# EXERCISE INSTRUCTIONS
Where does the string "Then" appear in the records? Copy every line that contains it.

# DATA FOR THIS TASK
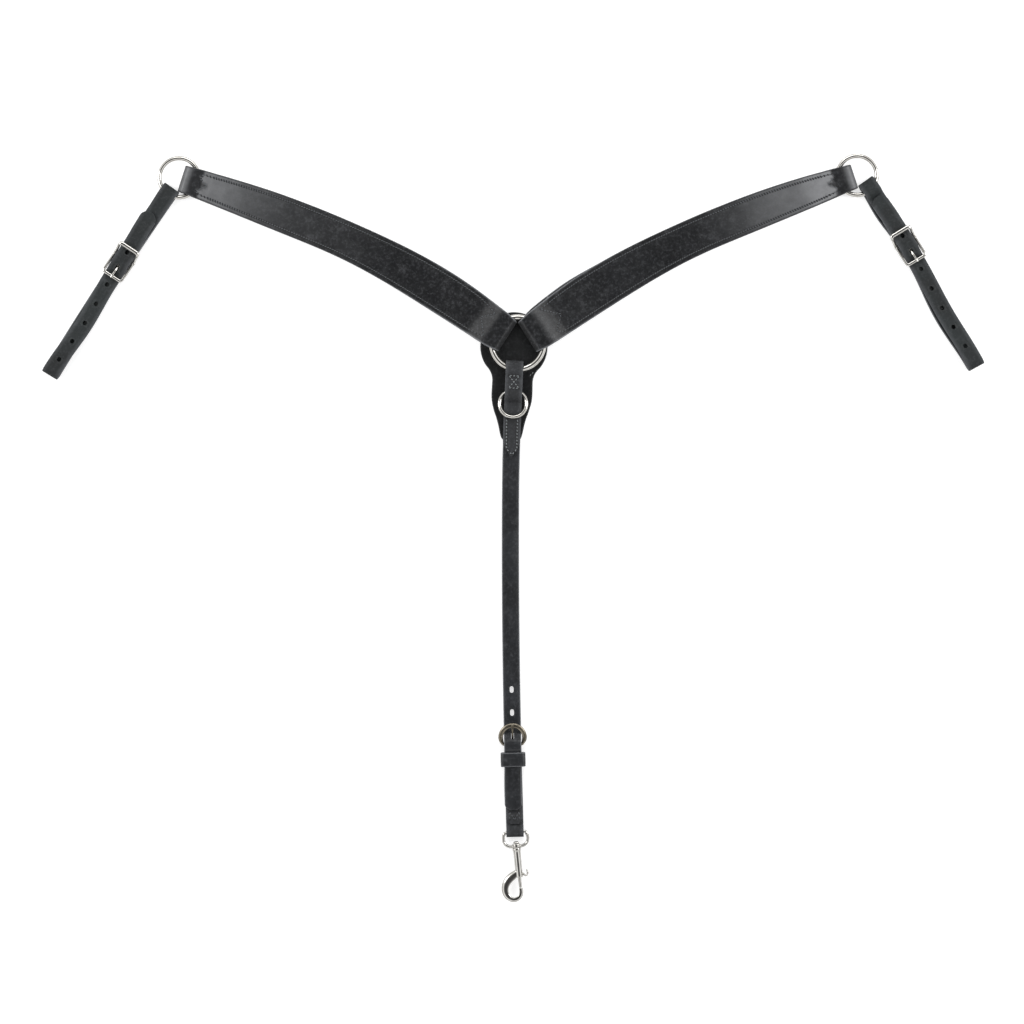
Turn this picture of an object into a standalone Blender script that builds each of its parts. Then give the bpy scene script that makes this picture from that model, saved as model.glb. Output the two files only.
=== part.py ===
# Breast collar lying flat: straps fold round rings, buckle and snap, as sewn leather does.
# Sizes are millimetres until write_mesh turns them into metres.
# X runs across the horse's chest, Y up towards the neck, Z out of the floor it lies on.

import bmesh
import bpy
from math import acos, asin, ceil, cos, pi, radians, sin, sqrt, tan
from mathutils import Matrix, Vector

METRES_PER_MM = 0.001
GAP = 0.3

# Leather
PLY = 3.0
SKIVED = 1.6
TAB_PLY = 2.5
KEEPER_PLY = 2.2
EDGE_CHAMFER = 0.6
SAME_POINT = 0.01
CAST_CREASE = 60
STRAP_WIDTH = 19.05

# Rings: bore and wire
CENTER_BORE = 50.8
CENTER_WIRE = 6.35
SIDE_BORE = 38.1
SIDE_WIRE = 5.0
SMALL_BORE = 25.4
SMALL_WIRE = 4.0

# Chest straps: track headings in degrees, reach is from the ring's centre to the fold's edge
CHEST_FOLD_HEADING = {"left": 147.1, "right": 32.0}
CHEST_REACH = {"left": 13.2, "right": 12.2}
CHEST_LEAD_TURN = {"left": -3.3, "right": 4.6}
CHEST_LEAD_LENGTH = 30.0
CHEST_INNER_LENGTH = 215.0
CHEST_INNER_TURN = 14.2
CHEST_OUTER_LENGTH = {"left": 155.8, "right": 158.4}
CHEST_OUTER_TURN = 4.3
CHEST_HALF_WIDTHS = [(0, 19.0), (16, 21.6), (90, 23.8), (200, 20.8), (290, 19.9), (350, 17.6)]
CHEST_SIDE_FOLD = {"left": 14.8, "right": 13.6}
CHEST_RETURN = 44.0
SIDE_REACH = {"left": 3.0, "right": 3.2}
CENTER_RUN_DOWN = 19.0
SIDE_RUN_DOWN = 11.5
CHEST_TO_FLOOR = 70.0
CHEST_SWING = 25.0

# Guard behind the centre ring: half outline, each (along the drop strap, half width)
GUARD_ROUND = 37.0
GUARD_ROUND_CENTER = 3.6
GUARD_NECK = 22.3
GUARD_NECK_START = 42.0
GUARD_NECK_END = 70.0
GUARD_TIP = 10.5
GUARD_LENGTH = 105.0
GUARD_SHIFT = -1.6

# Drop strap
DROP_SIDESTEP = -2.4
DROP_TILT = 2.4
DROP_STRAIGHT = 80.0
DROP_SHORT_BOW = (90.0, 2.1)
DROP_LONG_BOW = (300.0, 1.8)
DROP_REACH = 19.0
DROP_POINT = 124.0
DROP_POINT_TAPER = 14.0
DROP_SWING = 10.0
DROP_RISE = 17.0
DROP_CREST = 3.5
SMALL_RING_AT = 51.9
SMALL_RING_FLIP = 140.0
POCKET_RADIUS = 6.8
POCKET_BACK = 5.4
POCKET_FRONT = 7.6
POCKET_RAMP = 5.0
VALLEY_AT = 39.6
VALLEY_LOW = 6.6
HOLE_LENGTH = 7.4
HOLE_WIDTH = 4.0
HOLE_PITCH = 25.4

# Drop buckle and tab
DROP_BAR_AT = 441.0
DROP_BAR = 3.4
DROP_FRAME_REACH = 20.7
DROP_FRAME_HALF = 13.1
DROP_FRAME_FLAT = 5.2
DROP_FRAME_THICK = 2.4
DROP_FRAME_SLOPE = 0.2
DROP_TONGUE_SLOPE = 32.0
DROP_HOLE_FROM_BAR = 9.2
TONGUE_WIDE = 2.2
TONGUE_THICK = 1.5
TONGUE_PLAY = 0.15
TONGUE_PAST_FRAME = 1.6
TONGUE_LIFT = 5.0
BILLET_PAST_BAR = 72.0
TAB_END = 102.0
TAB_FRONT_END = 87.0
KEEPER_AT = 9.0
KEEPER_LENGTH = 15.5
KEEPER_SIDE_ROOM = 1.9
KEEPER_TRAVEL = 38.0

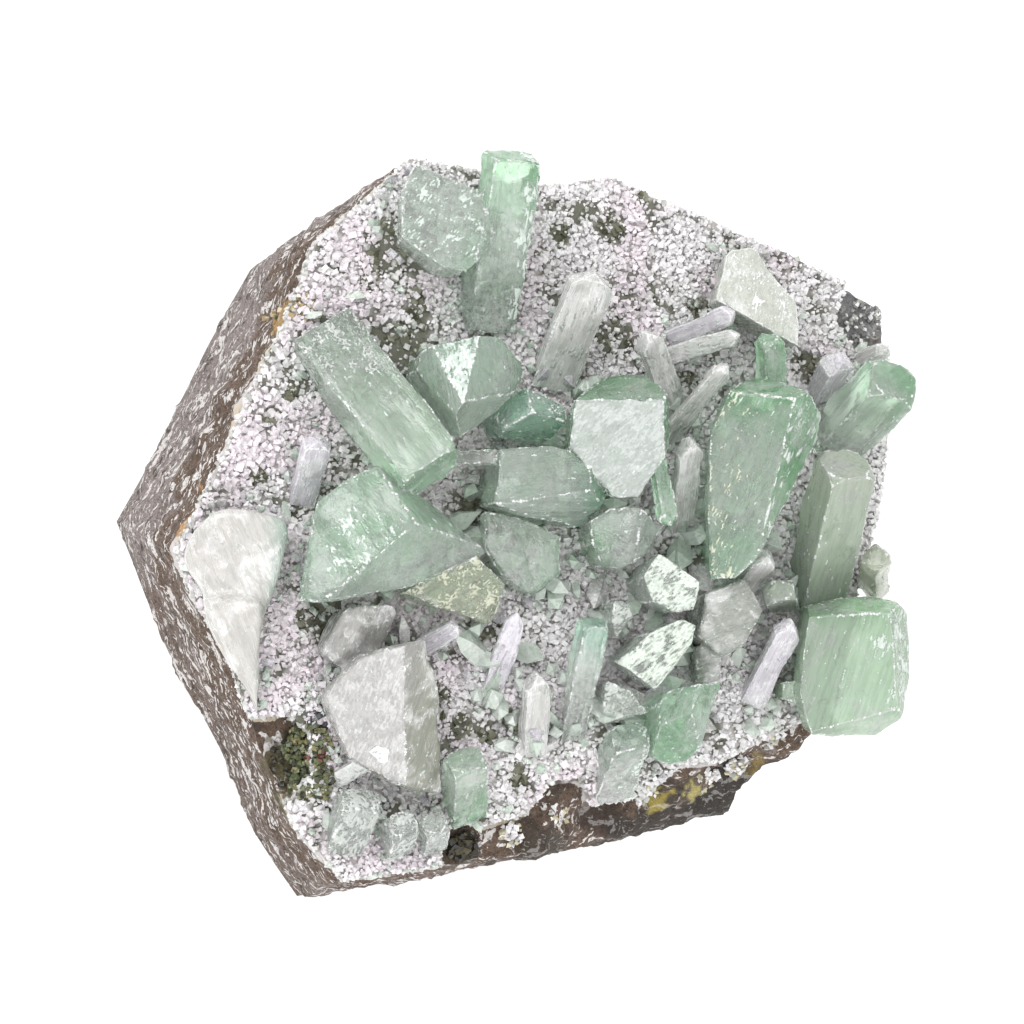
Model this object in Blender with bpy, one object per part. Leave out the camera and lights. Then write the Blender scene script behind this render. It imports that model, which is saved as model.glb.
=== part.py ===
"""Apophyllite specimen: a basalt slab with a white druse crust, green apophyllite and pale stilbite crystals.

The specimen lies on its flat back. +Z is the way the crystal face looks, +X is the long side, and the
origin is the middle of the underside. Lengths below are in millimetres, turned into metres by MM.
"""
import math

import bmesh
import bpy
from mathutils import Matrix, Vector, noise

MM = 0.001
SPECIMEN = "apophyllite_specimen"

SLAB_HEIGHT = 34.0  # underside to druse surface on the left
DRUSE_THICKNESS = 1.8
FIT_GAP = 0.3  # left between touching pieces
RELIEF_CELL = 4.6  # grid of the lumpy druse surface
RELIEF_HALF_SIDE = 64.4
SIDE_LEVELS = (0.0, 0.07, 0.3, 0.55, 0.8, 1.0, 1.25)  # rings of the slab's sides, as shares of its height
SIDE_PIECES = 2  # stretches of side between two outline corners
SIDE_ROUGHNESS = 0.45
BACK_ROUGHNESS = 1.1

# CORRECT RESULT
Turn this picture of an object into a standalone Blender script that builds each of its parts. Then give the bpy scene script that makes this picture from that model, saved as model.glb. Output the two files only.
Model this object in Blender with bpy, one object per part. Leave out the camera and lights. Then write the Blender scene script behind this render. It imports that model, which is saved as model.glb.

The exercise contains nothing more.